▶ [TASK REQUIREMENTS]: For the material that follows, return exactly the lines from the one with "set.add(car('white_car', -LANE_OFFSET, 'whiteCar'));" through the one with "shown = obj.evaluated_get(depsgraph)", both ends included.

▶ [INPUT FOR THIS TASK]:
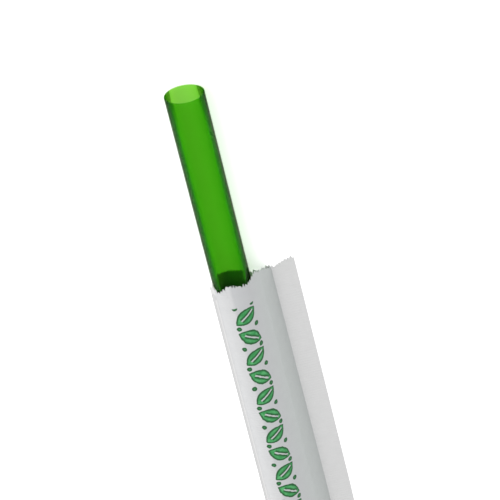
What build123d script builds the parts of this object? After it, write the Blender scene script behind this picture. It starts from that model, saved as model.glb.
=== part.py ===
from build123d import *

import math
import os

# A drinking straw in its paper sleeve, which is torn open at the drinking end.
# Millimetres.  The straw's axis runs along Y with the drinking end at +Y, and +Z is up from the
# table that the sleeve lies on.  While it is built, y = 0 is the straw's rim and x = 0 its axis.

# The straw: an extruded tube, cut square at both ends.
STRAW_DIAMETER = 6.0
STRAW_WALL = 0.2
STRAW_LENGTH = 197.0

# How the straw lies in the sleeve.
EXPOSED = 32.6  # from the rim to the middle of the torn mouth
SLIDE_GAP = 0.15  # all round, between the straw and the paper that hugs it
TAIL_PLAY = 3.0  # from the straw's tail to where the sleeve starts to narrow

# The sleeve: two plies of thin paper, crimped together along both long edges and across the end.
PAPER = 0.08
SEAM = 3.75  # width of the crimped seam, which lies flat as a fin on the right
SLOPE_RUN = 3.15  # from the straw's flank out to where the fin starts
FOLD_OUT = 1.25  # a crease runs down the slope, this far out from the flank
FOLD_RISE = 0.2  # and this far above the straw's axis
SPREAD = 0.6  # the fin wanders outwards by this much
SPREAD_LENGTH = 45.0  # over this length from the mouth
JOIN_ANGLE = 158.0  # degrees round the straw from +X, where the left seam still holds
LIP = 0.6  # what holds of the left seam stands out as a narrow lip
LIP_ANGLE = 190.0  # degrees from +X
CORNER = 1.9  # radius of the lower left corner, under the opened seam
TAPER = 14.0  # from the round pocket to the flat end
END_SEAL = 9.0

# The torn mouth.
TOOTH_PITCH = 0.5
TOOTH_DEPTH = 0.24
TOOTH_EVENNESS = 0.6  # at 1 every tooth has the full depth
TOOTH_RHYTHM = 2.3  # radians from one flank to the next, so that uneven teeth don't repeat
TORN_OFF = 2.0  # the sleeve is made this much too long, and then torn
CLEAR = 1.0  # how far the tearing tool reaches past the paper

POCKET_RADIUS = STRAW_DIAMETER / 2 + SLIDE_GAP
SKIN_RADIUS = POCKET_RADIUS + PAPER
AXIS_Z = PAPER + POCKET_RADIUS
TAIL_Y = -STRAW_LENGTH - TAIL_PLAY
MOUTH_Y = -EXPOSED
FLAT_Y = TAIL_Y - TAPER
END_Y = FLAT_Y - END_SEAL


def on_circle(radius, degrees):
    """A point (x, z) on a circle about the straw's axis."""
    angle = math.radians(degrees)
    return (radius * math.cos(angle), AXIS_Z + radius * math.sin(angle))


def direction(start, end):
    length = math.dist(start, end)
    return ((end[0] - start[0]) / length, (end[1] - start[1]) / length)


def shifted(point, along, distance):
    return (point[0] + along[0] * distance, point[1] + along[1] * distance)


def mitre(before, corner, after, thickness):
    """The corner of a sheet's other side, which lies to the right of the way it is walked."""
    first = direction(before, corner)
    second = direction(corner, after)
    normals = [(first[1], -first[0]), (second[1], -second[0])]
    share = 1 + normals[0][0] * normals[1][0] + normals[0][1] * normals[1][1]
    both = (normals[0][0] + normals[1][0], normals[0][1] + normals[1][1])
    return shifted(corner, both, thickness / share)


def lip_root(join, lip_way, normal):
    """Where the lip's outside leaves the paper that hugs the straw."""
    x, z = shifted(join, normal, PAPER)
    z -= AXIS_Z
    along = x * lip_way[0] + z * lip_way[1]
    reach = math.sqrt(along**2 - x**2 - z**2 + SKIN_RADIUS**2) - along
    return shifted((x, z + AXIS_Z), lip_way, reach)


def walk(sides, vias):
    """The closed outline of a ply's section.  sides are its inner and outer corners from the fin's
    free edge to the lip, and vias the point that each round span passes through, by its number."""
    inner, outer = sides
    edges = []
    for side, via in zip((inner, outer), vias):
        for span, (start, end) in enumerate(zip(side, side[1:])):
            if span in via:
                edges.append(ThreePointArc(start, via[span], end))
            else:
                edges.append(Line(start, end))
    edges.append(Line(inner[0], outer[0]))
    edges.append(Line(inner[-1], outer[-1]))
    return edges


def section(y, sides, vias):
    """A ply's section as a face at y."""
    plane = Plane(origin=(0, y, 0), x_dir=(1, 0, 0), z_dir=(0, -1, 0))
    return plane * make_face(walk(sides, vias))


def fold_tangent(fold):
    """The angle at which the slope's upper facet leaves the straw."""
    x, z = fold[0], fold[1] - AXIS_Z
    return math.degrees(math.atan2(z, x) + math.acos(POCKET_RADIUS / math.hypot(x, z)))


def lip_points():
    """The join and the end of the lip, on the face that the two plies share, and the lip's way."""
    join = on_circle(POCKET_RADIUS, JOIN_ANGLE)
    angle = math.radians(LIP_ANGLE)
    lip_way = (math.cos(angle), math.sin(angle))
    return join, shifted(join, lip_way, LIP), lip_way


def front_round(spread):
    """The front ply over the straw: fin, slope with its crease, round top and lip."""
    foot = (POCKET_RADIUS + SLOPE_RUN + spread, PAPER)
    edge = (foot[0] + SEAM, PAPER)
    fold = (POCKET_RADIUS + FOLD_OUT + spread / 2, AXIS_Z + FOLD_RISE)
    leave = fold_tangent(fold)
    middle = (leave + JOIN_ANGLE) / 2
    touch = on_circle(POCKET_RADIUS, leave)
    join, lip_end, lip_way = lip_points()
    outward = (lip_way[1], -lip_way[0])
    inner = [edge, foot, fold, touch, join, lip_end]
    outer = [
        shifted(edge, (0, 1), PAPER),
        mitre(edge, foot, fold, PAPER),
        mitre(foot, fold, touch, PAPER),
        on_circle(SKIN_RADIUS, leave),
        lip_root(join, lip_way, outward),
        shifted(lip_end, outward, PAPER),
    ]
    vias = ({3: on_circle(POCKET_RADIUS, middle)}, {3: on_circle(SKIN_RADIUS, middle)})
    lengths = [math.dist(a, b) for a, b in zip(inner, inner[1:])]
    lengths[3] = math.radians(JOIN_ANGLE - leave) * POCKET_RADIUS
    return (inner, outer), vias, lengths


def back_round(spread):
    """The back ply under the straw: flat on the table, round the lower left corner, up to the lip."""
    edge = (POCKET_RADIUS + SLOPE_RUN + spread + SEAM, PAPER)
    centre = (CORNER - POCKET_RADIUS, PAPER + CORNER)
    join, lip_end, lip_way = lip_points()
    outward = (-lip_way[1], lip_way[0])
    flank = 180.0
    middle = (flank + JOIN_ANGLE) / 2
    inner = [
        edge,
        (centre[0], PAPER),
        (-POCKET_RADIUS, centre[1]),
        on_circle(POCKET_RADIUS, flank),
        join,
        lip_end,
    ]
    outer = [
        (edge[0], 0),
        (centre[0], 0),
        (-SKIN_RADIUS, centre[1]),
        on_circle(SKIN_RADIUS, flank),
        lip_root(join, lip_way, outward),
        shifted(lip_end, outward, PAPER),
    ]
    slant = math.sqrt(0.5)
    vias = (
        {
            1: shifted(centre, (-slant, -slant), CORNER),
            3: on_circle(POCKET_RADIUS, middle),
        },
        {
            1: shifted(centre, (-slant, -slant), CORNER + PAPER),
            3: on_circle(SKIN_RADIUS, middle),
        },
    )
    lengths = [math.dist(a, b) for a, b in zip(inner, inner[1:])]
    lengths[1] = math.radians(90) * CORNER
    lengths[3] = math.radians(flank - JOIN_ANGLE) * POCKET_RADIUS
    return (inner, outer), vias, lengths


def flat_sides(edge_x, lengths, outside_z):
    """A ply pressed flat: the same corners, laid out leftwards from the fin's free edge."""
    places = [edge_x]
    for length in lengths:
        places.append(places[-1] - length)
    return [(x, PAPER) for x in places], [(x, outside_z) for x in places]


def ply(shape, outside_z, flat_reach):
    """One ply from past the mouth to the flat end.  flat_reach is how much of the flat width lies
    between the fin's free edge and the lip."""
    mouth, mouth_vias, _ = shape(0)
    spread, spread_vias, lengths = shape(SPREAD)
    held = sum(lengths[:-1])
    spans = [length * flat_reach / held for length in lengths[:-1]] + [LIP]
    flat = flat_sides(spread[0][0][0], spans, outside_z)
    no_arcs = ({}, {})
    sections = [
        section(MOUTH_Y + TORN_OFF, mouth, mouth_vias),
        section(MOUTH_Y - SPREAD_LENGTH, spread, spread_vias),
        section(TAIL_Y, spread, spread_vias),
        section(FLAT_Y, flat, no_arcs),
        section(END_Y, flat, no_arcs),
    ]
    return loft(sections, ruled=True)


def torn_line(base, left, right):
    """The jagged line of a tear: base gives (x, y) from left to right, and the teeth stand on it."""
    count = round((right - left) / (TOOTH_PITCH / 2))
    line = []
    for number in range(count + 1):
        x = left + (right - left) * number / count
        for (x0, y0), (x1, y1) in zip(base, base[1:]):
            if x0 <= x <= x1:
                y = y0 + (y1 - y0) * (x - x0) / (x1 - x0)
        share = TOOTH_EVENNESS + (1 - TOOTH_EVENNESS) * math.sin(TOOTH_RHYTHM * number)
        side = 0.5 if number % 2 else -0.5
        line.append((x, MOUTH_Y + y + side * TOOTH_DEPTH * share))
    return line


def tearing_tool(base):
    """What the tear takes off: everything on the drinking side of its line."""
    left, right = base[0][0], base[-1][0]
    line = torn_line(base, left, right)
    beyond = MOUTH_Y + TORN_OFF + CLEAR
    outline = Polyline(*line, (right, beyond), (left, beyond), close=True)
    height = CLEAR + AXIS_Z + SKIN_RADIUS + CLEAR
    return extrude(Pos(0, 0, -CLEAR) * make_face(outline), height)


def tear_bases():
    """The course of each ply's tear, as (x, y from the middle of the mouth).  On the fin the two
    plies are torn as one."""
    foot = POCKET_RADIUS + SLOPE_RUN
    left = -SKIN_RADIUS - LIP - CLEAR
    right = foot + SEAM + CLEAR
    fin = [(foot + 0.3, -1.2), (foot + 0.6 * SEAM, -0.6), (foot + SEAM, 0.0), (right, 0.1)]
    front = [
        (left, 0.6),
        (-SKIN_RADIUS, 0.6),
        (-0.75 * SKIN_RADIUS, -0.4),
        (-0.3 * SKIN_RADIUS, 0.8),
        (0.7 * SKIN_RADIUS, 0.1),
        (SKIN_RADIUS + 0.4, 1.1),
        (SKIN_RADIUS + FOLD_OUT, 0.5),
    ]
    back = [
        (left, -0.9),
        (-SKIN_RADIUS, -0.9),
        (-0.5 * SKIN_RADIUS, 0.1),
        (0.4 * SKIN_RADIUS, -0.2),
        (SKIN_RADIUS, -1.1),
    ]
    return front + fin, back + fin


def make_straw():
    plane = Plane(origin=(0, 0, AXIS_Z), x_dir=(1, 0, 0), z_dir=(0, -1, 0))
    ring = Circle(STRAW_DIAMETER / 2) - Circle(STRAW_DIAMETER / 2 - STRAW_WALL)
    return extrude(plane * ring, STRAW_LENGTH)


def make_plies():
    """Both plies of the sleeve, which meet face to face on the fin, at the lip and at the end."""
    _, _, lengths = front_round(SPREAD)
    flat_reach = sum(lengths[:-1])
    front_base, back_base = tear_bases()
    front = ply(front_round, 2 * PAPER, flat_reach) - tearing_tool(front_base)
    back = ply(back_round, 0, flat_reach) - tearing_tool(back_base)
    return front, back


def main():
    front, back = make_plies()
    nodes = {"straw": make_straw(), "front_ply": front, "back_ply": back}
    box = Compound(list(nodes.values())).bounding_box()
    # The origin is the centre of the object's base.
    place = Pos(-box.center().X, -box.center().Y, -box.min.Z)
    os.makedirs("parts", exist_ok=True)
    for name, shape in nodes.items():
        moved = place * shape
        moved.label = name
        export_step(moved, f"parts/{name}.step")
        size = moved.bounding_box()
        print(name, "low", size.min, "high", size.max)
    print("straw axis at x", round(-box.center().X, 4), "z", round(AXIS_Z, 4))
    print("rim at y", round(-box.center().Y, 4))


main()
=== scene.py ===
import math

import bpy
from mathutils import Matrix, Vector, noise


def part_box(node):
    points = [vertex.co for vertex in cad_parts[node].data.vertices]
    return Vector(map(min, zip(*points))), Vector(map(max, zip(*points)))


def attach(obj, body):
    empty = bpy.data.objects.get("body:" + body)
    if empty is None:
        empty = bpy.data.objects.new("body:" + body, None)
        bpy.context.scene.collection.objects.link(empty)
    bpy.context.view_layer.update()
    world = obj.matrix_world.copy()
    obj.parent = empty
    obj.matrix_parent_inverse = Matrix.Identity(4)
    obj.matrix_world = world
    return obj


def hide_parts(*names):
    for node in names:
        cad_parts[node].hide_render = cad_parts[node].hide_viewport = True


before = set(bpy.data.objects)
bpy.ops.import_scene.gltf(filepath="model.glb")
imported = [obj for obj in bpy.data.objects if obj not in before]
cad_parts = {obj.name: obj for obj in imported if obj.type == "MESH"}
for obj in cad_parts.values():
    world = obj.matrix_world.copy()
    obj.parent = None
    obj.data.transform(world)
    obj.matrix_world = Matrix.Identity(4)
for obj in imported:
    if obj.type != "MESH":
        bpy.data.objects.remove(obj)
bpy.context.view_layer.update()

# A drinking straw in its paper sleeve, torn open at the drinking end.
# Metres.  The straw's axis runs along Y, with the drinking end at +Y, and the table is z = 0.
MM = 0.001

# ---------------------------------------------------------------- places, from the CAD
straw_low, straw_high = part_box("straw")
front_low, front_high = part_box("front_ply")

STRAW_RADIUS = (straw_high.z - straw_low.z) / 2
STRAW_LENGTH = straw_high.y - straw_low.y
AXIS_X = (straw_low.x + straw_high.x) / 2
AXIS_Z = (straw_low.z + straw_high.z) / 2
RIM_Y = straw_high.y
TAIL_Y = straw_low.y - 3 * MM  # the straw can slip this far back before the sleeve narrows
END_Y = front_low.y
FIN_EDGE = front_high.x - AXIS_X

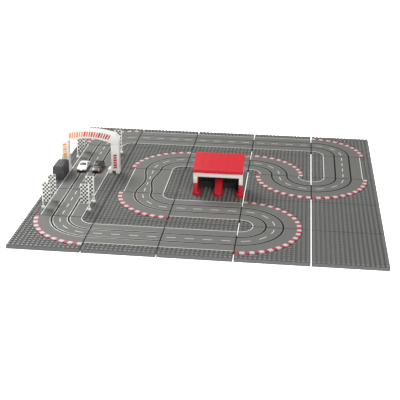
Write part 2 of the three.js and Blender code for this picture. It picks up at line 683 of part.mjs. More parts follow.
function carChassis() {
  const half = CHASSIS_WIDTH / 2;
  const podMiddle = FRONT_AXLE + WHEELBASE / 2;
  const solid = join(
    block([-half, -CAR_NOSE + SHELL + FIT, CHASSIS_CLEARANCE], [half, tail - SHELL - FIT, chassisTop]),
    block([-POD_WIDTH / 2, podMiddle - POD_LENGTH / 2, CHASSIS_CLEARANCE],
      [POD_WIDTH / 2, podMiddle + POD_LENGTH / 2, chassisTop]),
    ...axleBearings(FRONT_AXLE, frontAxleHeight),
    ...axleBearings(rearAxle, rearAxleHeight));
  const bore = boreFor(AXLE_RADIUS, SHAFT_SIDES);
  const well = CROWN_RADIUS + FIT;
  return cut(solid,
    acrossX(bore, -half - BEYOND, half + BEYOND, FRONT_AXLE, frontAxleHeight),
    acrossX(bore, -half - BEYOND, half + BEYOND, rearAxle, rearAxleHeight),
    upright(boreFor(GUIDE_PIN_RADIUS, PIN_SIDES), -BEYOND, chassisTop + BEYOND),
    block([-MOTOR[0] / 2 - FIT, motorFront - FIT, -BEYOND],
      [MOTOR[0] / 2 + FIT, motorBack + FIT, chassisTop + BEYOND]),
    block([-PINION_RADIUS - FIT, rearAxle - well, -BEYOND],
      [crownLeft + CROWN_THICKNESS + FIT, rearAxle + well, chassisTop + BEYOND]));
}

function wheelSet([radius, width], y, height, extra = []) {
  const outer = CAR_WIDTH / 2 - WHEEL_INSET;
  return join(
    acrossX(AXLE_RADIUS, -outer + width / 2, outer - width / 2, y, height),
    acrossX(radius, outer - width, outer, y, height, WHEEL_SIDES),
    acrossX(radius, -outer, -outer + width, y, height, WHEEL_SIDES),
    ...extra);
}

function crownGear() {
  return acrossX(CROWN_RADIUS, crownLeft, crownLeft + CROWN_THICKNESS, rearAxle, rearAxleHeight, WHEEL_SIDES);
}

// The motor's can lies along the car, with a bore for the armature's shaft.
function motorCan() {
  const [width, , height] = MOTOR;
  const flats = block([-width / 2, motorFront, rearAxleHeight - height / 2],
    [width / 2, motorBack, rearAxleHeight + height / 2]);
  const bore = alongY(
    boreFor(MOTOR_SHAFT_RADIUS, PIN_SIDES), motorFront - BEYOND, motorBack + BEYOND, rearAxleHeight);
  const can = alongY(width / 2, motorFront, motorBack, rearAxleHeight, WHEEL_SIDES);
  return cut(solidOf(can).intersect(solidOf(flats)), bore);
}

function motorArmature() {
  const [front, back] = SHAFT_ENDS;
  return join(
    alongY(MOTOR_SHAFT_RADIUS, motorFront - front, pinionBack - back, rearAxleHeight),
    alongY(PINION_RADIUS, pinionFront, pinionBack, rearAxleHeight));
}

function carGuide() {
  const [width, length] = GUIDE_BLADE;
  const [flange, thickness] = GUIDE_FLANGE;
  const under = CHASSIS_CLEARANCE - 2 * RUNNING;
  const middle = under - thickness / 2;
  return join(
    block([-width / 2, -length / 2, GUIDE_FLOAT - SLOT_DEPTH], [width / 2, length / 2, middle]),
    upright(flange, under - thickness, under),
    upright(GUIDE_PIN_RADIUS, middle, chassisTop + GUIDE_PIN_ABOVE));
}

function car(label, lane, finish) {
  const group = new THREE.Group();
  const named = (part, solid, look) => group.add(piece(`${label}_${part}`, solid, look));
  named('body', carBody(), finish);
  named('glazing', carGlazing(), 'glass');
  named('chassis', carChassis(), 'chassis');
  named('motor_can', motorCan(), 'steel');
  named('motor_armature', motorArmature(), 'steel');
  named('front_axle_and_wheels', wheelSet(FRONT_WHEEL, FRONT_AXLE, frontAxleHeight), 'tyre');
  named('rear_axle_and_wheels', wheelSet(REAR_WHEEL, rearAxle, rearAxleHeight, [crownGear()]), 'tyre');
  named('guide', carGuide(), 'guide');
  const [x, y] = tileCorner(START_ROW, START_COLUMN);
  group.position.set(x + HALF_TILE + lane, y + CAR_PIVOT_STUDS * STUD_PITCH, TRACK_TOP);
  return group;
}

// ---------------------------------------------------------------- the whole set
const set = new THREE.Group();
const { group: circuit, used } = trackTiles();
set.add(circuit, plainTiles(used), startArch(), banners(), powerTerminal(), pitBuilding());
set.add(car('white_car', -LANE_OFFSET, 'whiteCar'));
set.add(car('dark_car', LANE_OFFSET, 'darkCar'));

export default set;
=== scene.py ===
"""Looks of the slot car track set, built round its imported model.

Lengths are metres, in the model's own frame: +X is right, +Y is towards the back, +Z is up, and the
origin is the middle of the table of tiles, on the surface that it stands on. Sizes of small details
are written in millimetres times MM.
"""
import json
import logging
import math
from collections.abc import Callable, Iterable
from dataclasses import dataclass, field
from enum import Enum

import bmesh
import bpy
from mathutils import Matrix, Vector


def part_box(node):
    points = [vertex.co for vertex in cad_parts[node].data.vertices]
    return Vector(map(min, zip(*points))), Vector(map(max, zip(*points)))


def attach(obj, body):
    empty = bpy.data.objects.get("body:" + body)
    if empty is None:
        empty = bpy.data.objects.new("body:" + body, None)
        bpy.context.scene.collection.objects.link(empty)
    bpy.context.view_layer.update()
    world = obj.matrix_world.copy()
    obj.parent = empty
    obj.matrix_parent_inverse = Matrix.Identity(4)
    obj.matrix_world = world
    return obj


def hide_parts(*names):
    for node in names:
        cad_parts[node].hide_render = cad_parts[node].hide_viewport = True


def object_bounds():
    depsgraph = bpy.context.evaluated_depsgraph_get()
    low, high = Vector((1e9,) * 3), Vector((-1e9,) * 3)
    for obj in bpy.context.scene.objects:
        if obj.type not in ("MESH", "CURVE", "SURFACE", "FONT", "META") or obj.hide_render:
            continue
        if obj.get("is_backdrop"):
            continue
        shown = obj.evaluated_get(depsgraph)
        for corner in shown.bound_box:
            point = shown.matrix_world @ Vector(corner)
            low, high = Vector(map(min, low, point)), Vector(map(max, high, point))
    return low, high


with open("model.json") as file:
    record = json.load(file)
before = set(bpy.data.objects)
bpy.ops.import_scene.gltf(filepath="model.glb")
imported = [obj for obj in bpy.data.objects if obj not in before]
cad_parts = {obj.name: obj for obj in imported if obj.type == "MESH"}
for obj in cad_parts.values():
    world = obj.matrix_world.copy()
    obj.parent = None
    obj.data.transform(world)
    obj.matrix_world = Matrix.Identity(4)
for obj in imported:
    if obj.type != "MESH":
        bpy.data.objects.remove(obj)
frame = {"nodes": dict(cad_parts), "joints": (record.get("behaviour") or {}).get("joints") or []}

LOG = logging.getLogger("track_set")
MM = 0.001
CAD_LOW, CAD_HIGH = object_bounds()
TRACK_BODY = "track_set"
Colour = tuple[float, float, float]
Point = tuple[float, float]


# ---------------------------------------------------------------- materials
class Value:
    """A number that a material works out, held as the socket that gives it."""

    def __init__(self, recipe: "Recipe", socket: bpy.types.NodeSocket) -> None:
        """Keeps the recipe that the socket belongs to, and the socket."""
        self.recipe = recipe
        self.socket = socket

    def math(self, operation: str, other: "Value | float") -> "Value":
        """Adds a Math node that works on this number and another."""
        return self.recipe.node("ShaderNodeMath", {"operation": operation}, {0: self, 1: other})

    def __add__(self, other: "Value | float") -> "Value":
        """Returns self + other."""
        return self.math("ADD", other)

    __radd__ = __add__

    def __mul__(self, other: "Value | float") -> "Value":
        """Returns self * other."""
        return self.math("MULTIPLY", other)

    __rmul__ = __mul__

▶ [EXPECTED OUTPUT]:
set.add(car('white_car', -LANE_OFFSET, 'whiteCar'));
set.add(car('dark_car', LANE_OFFSET, 'darkCar'));

export default set;
=== scene.py ===
"""Looks of the slot car track set, built round its imported model.

Lengths are metres, in the model's own frame: +X is right, +Y is towards the back, +Z is up, and the
origin is the middle of the table of tiles, on the surface that it stands on. Sizes of small details
are written in millimetres times MM.
"""
import json
import logging
import math
from collections.abc import Callable, Iterable
from dataclasses import dataclass, field
from enum import Enum

import bmesh
import bpy
from mathutils import Matrix, Vector


def part_box(node):
    points = [vertex.co for vertex in cad_parts[node].data.vertices]
    return Vector(map(min, zip(*points))), Vector(map(max, zip(*points)))


def attach(obj, body):
    empty = bpy.data.objects.get("body:" + body)
    if empty is None:
        empty = bpy.data.objects.new("body:" + body, None)
        bpy.context.scene.collection.objects.link(empty)
    bpy.context.view_layer.update()
    world = obj.matrix_world.copy()
    obj.parent = empty
    obj.matrix_parent_inverse = Matrix.Identity(4)
    obj.matrix_world = world
    return obj


def hide_parts(*names):
    for node in names:
        cad_parts[node].hide_render = cad_parts[node].hide_viewport = True


def object_bounds():
    depsgraph = bpy.context.evaluated_depsgraph_get()
    low, high = Vector((1e9,) * 3), Vector((-1e9,) * 3)
    for obj in bpy.context.scene.objects:
        if obj.type not in ("MESH", "CURVE", "SURFACE", "FONT", "META") or obj.hide_render:
            continue
        if obj.get("is_backdrop"):
            continue
        shown = obj.evaluated_get(depsgraph)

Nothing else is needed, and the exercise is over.